At the mid-year renewals, P&C Re treaty volume grew 23% to $17 billion, year-to-date, 1% of which was a result of price increases. At the July renewal, the global reinsurance giant achieved a 17% volume increase and 2% price quality improvement.

Swiss Re’s Chief Financial Officer (CFO), John Dacey, said: “We are in a strong position to deploy capital and take advantage of the opportunities to grow in diverse risk pools. As we keep our costs under control, this provides scale benefits and enhanced annual profits.”

The reinsurer’s L&H Re unit also performed well in the quarter, with net income increasing by more than 15% to $459 million, which the firm says was driven by active portfolio management and improved mortality developments in the Americas. The unit’s ROE for the six-month period increased from 11.5% to 13.1%, year-on-year.

L&H Re net premiums earned and fee income in H1 2019 declined by 1.6% to $6.3 billion, which Swiss Re attributes to unfavourable foreign-exchange rate movements and the termination of an intragroup retrocession agreement with Life Capital.

Swiss Re’s solid reinsurance result was somewhat offset by a $430 million net loss recorded in Corporate Solutions, which reflects decisive management actions.

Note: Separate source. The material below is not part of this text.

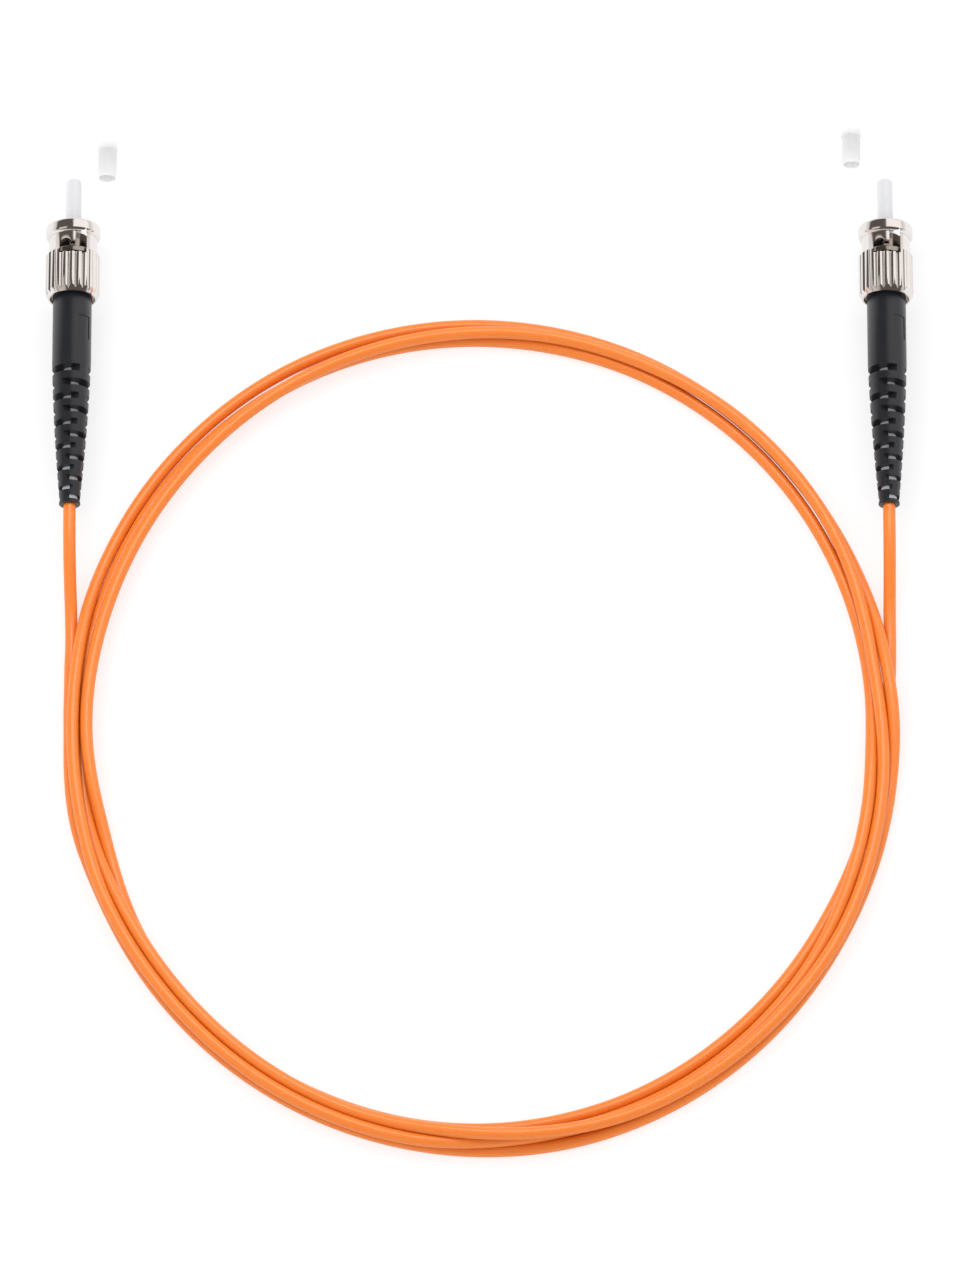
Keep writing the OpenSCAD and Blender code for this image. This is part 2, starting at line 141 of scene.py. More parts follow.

The unit recorded a combined ratio of 132.8% in H1 2019 as the management looks to reposition the business. Premiums earned increased to $2.1 billion, driven by significant rate increases and expansion in selected business lines, which Swiss Re says more than offset the impact from “active pruning of several underwriting portfolios.”

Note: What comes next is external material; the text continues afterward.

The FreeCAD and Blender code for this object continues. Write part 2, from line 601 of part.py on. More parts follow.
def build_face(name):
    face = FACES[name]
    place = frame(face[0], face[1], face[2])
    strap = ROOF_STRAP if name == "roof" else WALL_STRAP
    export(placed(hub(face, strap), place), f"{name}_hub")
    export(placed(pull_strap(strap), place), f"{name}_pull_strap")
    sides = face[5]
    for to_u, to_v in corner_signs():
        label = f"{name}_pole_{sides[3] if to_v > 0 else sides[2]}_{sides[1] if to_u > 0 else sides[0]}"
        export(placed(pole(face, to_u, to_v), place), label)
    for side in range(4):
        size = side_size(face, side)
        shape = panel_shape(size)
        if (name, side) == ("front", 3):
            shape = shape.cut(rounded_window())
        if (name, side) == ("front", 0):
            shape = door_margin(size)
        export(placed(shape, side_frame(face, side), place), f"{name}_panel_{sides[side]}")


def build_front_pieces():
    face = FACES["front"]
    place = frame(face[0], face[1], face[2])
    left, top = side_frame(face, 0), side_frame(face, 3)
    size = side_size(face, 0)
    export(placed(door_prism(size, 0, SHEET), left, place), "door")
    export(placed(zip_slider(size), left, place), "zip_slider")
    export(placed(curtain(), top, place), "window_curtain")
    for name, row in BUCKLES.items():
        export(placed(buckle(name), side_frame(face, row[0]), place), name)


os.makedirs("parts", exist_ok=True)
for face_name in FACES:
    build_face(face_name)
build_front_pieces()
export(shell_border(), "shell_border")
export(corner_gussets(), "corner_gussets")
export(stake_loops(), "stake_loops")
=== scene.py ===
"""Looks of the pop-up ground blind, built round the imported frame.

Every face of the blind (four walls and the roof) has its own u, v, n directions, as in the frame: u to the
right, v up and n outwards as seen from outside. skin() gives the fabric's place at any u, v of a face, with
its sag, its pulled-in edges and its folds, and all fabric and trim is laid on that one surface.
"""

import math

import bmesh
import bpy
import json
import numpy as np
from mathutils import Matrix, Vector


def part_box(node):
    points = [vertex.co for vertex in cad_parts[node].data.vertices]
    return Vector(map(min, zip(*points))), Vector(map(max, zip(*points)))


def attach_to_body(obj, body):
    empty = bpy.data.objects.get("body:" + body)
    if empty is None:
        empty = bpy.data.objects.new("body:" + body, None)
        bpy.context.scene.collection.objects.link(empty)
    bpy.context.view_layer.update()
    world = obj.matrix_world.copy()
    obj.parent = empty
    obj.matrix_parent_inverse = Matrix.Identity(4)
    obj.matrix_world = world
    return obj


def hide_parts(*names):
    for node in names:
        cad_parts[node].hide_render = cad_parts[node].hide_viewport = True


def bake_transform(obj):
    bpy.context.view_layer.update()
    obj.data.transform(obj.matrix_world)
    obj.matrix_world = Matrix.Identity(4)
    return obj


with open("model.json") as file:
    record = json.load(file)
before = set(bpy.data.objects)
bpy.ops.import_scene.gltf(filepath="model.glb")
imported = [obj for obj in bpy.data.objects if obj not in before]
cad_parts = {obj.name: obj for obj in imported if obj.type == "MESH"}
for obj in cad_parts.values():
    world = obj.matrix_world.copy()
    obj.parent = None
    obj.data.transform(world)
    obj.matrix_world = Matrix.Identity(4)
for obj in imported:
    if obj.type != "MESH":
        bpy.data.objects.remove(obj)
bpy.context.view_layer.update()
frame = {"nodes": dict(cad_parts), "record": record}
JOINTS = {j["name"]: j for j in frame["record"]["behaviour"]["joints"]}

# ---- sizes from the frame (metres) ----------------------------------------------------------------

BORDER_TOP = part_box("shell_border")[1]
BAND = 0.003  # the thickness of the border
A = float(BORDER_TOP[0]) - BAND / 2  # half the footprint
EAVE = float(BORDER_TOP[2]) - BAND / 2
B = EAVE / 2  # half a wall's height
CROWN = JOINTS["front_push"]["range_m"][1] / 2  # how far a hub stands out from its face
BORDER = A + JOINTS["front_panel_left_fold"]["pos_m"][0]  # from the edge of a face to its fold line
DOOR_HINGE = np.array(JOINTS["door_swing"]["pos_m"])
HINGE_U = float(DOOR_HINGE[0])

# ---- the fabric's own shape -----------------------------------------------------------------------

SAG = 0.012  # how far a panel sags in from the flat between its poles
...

Despite the challenges experienced by the Corporate Solutions segment, Swiss Re expects positive momentum in commercial insurance rates to continue, after it achieved a broad-based 9% price quality increase in H1 2019.

In an effort to turn the fortunes of the segment, Swiss Re notes that Corporate Solutions strengthened claims reserves by $328 million in Q2 2019 and, at the same time, established an Adverse Development Cover with P&C Re for a one-time premium of $100 million. Swiss Re says that the business unit is also reducing risk exposures in certain lines to ensure profitable growth in the future.

Swiss Re notes that the actions taken to reposition Corporate Solutions and return to underwriting profitability, projecting a combined ratio of 98% in 2021. Underlining the firm’s commitment to the commercial insurance sector, Swiss Re increased Corporate Solutions’ capital by $600 million.

The firm’s Life Capital unit saw its net income fall to $5 million in the period, while net earned premiums increased by 33.1% to $1.1 billion.

Looking forward, Mumenthaler said: “We are very pleased to see the strength of our reinsurance franchise come back to the fore. We are confident that the measures we are taking in Corporate Solutions will return the business to underwriting profitability. And we are excited about growth of our open book businesses in Life Capital. We see many opportunities ahead and continue to work closely with our clients, while delivering attractive returns to our shareholders.”